Written instruction: Your task is to restate the data word for word.

Supplied information:

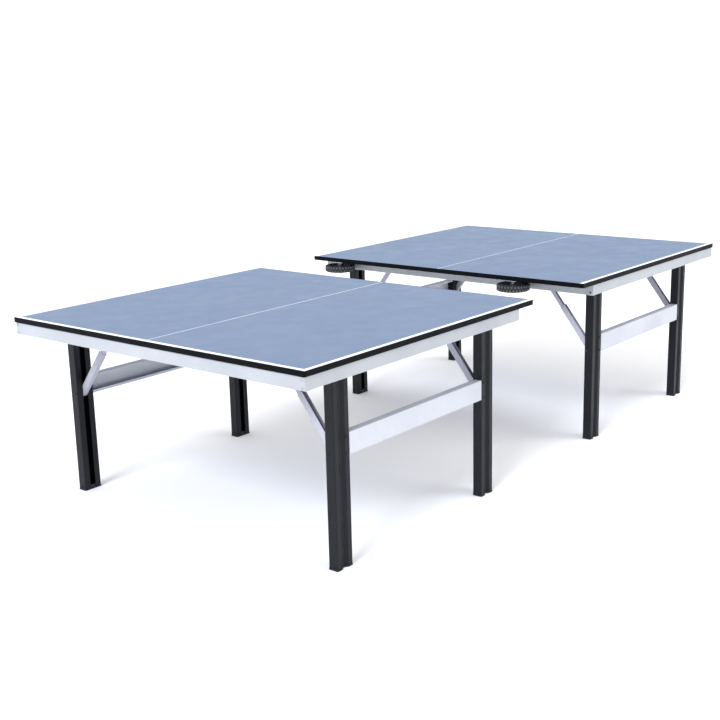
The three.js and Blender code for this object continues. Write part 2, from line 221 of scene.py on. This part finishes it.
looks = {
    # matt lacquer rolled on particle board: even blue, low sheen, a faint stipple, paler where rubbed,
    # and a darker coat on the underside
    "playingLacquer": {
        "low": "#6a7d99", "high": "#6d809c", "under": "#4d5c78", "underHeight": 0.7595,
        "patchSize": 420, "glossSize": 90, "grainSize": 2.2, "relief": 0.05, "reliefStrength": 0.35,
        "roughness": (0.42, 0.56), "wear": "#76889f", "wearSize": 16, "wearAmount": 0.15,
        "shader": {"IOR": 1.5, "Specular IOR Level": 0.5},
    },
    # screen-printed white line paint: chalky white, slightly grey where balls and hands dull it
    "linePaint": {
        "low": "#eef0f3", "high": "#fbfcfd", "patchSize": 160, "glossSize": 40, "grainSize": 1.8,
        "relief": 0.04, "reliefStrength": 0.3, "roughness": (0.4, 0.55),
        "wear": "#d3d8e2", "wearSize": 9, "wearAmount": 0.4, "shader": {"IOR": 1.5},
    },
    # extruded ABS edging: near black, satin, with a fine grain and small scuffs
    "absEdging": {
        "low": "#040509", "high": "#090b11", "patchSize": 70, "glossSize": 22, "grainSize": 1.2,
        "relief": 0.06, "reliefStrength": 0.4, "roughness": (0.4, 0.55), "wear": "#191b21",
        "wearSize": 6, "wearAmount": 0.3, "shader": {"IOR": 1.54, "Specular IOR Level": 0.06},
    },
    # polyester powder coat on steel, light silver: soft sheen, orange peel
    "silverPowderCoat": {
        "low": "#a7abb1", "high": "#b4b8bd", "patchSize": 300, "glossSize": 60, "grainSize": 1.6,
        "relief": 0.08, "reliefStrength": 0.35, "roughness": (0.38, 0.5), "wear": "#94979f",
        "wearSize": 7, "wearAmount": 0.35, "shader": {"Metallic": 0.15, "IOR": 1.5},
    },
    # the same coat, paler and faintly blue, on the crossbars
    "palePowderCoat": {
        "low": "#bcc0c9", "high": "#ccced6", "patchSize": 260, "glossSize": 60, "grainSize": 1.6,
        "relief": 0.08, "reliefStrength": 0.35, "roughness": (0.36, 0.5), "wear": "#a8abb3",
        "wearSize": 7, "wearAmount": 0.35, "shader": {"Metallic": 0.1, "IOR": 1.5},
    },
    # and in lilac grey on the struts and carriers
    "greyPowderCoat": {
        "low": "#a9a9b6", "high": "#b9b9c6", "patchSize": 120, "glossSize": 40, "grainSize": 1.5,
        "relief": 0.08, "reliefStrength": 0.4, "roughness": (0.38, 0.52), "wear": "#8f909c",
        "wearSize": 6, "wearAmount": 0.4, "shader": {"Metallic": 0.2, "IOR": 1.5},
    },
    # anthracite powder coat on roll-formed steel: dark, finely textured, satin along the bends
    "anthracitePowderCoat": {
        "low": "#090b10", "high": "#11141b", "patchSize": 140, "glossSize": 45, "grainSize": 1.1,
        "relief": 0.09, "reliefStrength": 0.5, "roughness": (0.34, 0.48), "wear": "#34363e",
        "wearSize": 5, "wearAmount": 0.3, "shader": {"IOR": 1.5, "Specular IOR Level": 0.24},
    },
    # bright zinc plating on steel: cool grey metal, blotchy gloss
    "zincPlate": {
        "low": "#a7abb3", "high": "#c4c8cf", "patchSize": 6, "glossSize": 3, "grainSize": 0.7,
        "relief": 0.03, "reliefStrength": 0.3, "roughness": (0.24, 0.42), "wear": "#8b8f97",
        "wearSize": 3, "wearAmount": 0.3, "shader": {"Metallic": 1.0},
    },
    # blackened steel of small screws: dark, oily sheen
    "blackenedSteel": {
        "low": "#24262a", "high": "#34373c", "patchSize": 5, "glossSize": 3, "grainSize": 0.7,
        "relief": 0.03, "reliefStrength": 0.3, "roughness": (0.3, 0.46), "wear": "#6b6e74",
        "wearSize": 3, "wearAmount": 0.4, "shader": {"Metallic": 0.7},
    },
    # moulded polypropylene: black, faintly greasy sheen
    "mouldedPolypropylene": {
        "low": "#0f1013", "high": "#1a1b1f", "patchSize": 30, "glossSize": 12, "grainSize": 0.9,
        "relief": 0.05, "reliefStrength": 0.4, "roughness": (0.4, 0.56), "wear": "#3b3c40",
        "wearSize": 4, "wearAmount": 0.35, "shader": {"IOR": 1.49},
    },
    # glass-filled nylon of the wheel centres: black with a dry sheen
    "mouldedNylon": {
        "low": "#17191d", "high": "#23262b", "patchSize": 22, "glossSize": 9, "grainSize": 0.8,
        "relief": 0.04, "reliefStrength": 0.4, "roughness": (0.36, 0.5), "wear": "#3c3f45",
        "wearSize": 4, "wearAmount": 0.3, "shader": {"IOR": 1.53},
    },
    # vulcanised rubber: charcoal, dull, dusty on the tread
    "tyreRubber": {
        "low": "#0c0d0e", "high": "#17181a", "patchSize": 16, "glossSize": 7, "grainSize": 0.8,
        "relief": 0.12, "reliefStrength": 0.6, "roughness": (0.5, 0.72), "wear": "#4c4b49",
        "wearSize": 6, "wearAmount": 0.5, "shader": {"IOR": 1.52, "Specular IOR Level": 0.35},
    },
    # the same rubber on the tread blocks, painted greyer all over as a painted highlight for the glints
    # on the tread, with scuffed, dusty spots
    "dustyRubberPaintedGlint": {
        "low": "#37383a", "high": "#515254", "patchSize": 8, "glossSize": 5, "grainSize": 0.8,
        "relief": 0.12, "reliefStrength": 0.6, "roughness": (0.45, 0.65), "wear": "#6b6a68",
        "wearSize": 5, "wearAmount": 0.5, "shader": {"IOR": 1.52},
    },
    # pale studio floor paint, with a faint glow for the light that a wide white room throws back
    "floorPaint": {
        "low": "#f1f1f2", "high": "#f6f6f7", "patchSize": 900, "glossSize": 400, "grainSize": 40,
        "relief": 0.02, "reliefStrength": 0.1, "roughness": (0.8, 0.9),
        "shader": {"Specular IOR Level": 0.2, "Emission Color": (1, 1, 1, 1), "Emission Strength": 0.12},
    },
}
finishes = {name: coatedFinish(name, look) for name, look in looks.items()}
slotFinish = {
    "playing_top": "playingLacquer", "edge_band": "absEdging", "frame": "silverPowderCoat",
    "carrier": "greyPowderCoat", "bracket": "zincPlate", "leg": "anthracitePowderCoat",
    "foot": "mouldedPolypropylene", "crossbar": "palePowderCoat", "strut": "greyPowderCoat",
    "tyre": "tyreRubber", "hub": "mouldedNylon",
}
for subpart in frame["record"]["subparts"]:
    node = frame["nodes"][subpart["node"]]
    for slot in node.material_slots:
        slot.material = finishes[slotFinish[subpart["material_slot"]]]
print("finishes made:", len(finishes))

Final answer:
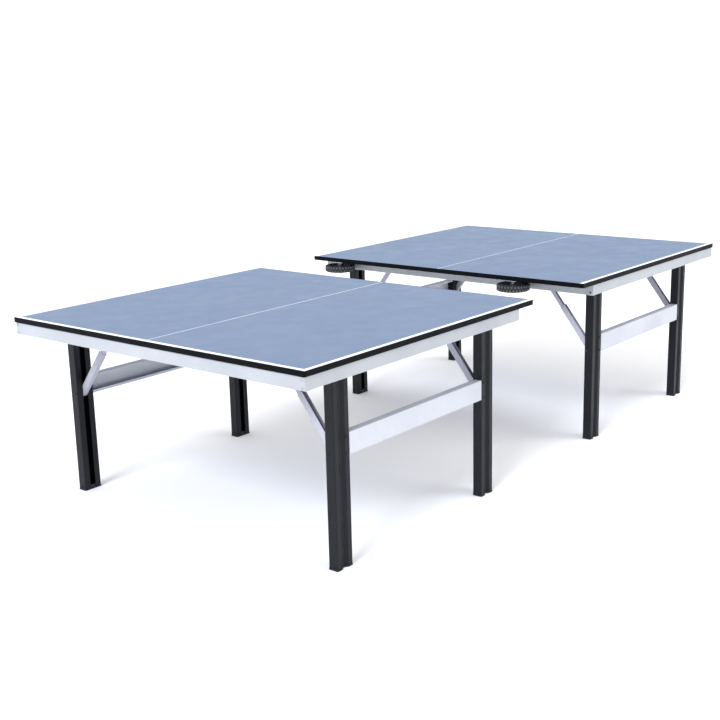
The three.js and Blender code for this object continues. Write part 2, from line 221 of scene.py on. This part finishes it.
looks = {
    # matt lacquer rolled on particle board: even blue, low sheen, a faint stipple, paler where rubbed,
    # and a darker coat on the underside
    "playingLacquer": {
        "low": "#6a7d99", "high": "#6d809c", "under": "#4d5c78", "underHeight": 0.7595,
        "patchSize": 420, "glossSize": 90, "grainSize": 2.2, "relief": 0.05, "reliefStrength": 0.35,
        "roughness": (0.42, 0.56), "wear": "#76889f", "wearSize": 16, "wearAmount": 0.15,
        "shader": {"IOR": 1.5, "Specular IOR Level": 0.5},
    },
    # screen-printed white line paint: chalky white, slightly grey where balls and hands dull it
    "linePaint": {
        "low": "#eef0f3", "high": "#fbfcfd", "patchSize": 160, "glossSize": 40, "grainSize": 1.8,
        "relief": 0.04, "reliefStrength": 0.3, "roughness": (0.4, 0.55),
        "wear": "#d3d8e2", "wearSize": 9, "wearAmount": 0.4, "shader": {"IOR": 1.5},
    },
    # extruded ABS edging: near black, satin, with a fine grain and small scuffs
    "absEdging": {
        "low": "#040509", "high": "#090b11", "patchSize": 70, "glossSize": 22, "grainSize": 1.2,
        "relief": 0.06, "reliefStrength": 0.4, "roughness": (0.4, 0.55), "wear": "#191b21",
        "wearSize": 6, "wearAmount": 0.3, "shader": {"IOR": 1.54, "Specular IOR Level": 0.06},
    },
    # polyester powder coat on steel, light silver: soft sheen, orange peel
    "silverPowderCoat": {
        "low": "#a7abb1", "high": "#b4b8bd", "patchSize": 300, "glossSize": 60, "grainSize": 1.6,
        "relief": 0.08, "reliefStrength": 0.35, "roughness": (0.38, 0.5), "wear": "#94979f",
        "wearSize": 7, "wearAmount": 0.35, "shader": {"Metallic": 0.15, "IOR": 1.5},
    },
    # the same coat, paler and faintly blue, on the crossbars
    "palePowderCoat": {
        "low": "#bcc0c9", "high": "#ccced6", "patchSize": 260, "glossSize": 60, "grainSize": 1.6,
        "relief": 0.08, "reliefStrength": 0.35, "roughness": (0.36, 0.5), "wear": "#a8abb3",
        "wearSize": 7, "wearAmount": 0.35, "shader": {"Metallic": 0.1, "IOR": 1.5},
    },
    # and in lilac grey on the struts and carriers
    "greyPowderCoat": {
        "low": "#a9a9b6", "high": "#b9b9c6", "patchSize": 120, "glossSize": 40, "grainSize": 1.5,
        "relief": 0.08, "reliefStrength": 0.4, "roughness": (0.38, 0.52), "wear": "#8f909c",
        "wearSize": 6, "wearAmount": 0.4, "shader": {"Metallic": 0.2, "IOR": 1.5},
    },
    # anthracite powder coat on roll-formed steel: dark, finely textured, satin along the bends
    "anthracitePowderCoat": {
        "low": "#090b10", "high": "#11141b", "patchSize": 140, "glossSize": 45, "grainSize": 1.1,
        "relief": 0.09, "reliefStrength": 0.5, "roughness": (0.34, 0.48), "wear": "#34363e",
        "wearSize": 5, "wearAmount": 0.3, "shader": {"IOR": 1.5, "Specular IOR Level": 0.24},
    },
    # bright zinc plating on steel: cool grey metal, blotchy gloss
    "zincPlate": {
        "low": "#a7abb3", "high": "#c4c8cf", "patchSize": 6, "glossSize": 3, "grainSize": 0.7,
        "relief": 0.03, "reliefStrength": 0.3, "roughness": (0.24, 0.42), "wear": "#8b8f97",
        "wearSize": 3, "wearAmount": 0.3, "shader": {"Metallic": 1.0},
    },
    # blackened steel of small screws: dark, oily sheen
    "blackenedSteel": {
        "low": "#24262a", "high": "#34373c", "patchSize": 5, "glossSize": 3, "grainSize": 0.7,
        "relief": 0.03, "reliefStrength": 0.3, "roughness": (0.3, 0.46), "wear": "#6b6e74",
        "wearSize": 3, "wearAmount": 0.4, "shader": {"Metallic": 0.7},
    },
    # moulded polypropylene: black, faintly greasy sheen
    "mouldedPolypropylene": {
        "low": "#0f1013", "high": "#1a1b1f", "patchSize": 30, "glossSize": 12, "grainSize": 0.9,
        "relief": 0.05, "reliefStrength": 0.4, "roughness": (0.4, 0.56), "wear": "#3b3c40",
        "wearSize": 4, "wearAmount": 0.35, "shader": {"IOR": 1.49},
    },
    # glass-filled nylon of the wheel centres: black with a dry sheen
    "mouldedNylon": {
        "low": "#17191d", "high": "#23262b", "patchSize": 22, "glossSize": 9, "grainSize": 0.8,
        "relief": 0.04, "reliefStrength": 0.4, "roughness": (0.36, 0.5), "wear": "#3c3f45",
        "wearSize": 4, "wearAmount": 0.3, "shader": {"IOR": 1.53},
    },
    # vulcanised rubber: charcoal, dull, dusty on the tread
    "tyreRubber": {
        "low": "#0c0d0e", "high": "#17181a", "patchSize": 16, "glossSize": 7, "grainSize": 0.8,
        "relief": 0.12, "reliefStrength": 0.6, "roughness": (0.5, 0.72), "wear": "#4c4b49",
        "wearSize": 6, "wearAmount": 0.5, "shader": {"IOR": 1.52, "Specular IOR Level": 0.35},
    },
    # the same rubber on the tread blocks, painted greyer all over as a painted highlight for the glints
    # on the tread, with scuffed, dusty spots
    "dustyRubberPaintedGlint": {
        "low": "#37383a", "high": "#515254", "patchSize": 8, "glossSize": 5, "grainSize": 0.8,
        "relief": 0.12, "reliefStrength": 0.6, "roughness": (0.45, 0.65), "wear": "#6b6a68",
        "wearSize": 5, "wearAmount": 0.5, "shader": {"IOR": 1.52},
    },
    # pale studio floor paint, with a faint glow for the light that a wide white room throws back
    "floorPaint": {
        "low": "#f1f1f2", "high": "#f6f6f7", "patchSize": 900, "glossSize": 400, "grainSize": 40,
        "relief": 0.02, "reliefStrength": 0.1, "roughness": (0.8, 0.9),
        "shader": {"Specular IOR Level": 0.2, "Emission Color": (1, 1, 1, 1), "Emission Strength": 0.12},
    },
}
finishes = {name: coatedFinish(name, look) for name, look in looks.items()}
slotFinish = {
    "playing_top": "playingLacquer", "edge_band": "absEdging", "frame": "silverPowderCoat",
    "carrier": "greyPowderCoat", "bracket": "zincPlate", "leg": "anthracitePowderCoat",
    "foot": "mouldedPolypropylene", "crossbar": "palePowderCoat", "strut": "greyPowderCoat",
    "tyre": "tyreRubber", "hub": "mouldedNylon",
}
for subpart in frame["record"]["subparts"]:
    node = frame["nodes"][subpart["node"]]
    for slot in node.material_slots:
        slot.material = finishes[slotFinish[subpart["material_slot"]]]
print("finishes made:", len(finishes))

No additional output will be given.